■ 解説
「難波がた」は大阪市中央区に存在したという遠浅の湿地帯(歌枕)を、「短き葦の ふしの間も」は葦の間の節の部分(とても短いことを指します)を指し、「逢はで」は逢う事も無く、「この世を」は一生、「過してよとや」は過ごしなさい、というの?といった意味になります。
ちなみに、節と節との間のことを「よ」ということから、「この世」と掛けた言葉になります。
■ この詩が詠まれた背景
この歌は新古今和歌集十一巻(1049首目)、小倉百人一首の第十九首目に記載されている歌です。
今は存在しませんが、昔、大阪市中央区周辺は入り江となっており、遠浅の湿地帯が広がっていました。
古墳時代には水運の一大拠点として港湾施設が設置され、大化の改新後には難波長柄豊碕宮が作られ、都が移されたこともありましたが、686年に焼失、奈良時代には後期難波宮が作られましたが、784年、長岡遷都時に施設は解体され、土砂の堆積によって港湾施設としての機能を失っていきました。
題知らずとなっているため不明ですが、この歌を詠んだ伊勢は872年に生まれているので、もしかしたら100年前に廃墟となった都市に対する物悲しいイメージも重ねて詠ったのかもしれません。
■ 豆知識
この歌を読んだ伊勢は三十六歌仙、女房三十六歌仙の一人で、女性歌人です。
伊勢は情熱的な歌で知られており、藤原仲平・時平兄弟、宇多天皇、宇多天皇の皇子敦慶親王との交際が記録されています。

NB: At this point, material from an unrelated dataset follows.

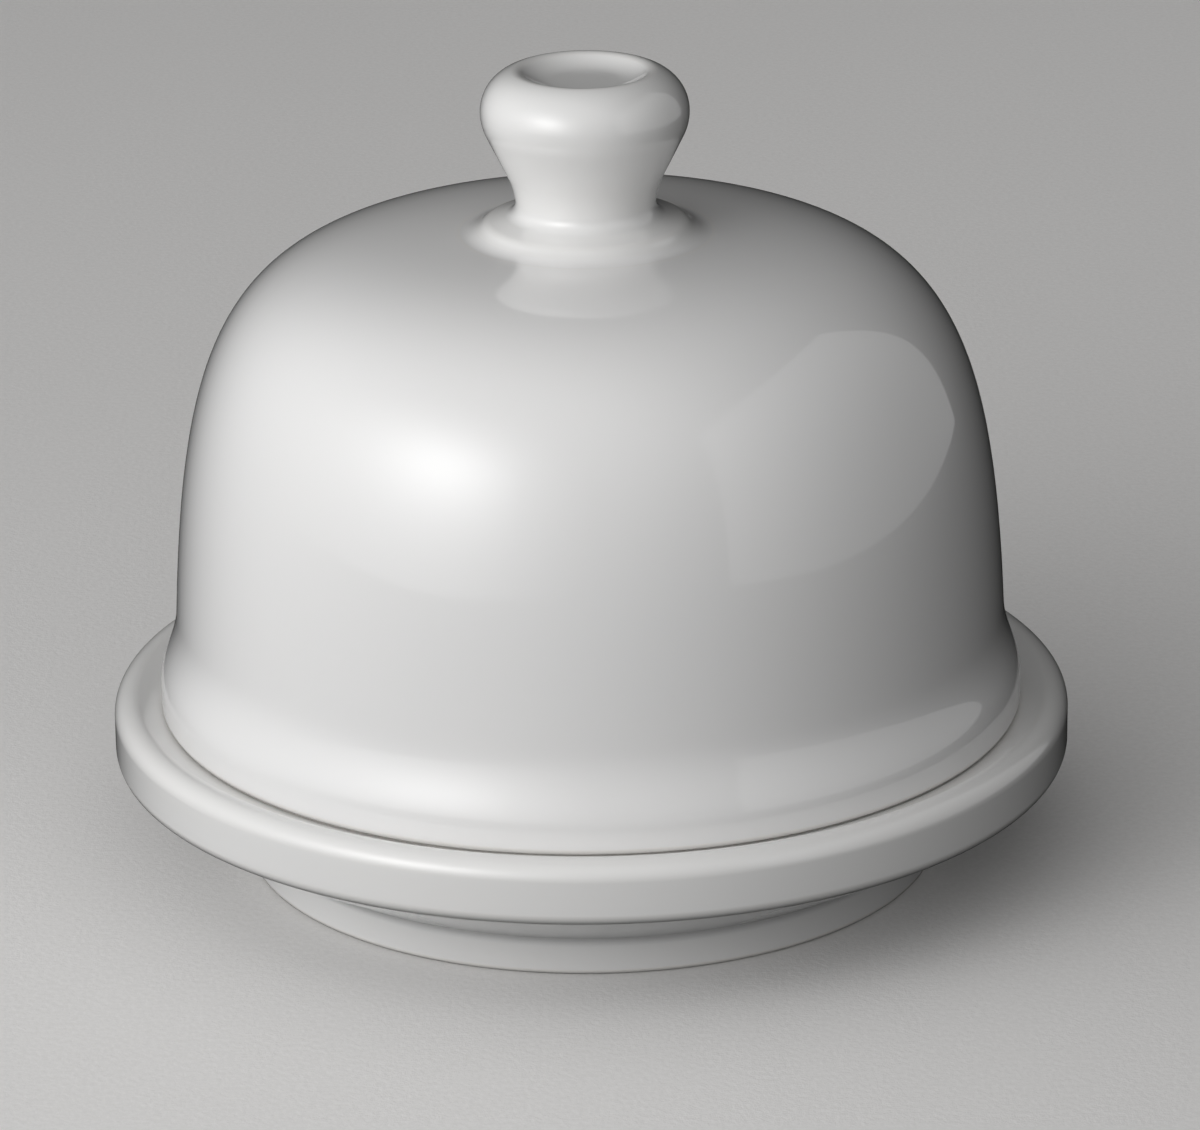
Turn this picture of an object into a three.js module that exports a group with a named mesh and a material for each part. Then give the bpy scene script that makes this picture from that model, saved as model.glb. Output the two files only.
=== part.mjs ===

上の歌も経験と実績から来る恋の駆け引きを歌ったものでしょう。
(好色な藤原時平を諌める歌だったのかもしれませんが・・・。)
敦慶親王との間に中務を生みますが、娘である中務も三十六歌仙、女房三十六歌仙の一人となります。(中務もまた、多くの男性と交際があったことが知られています。)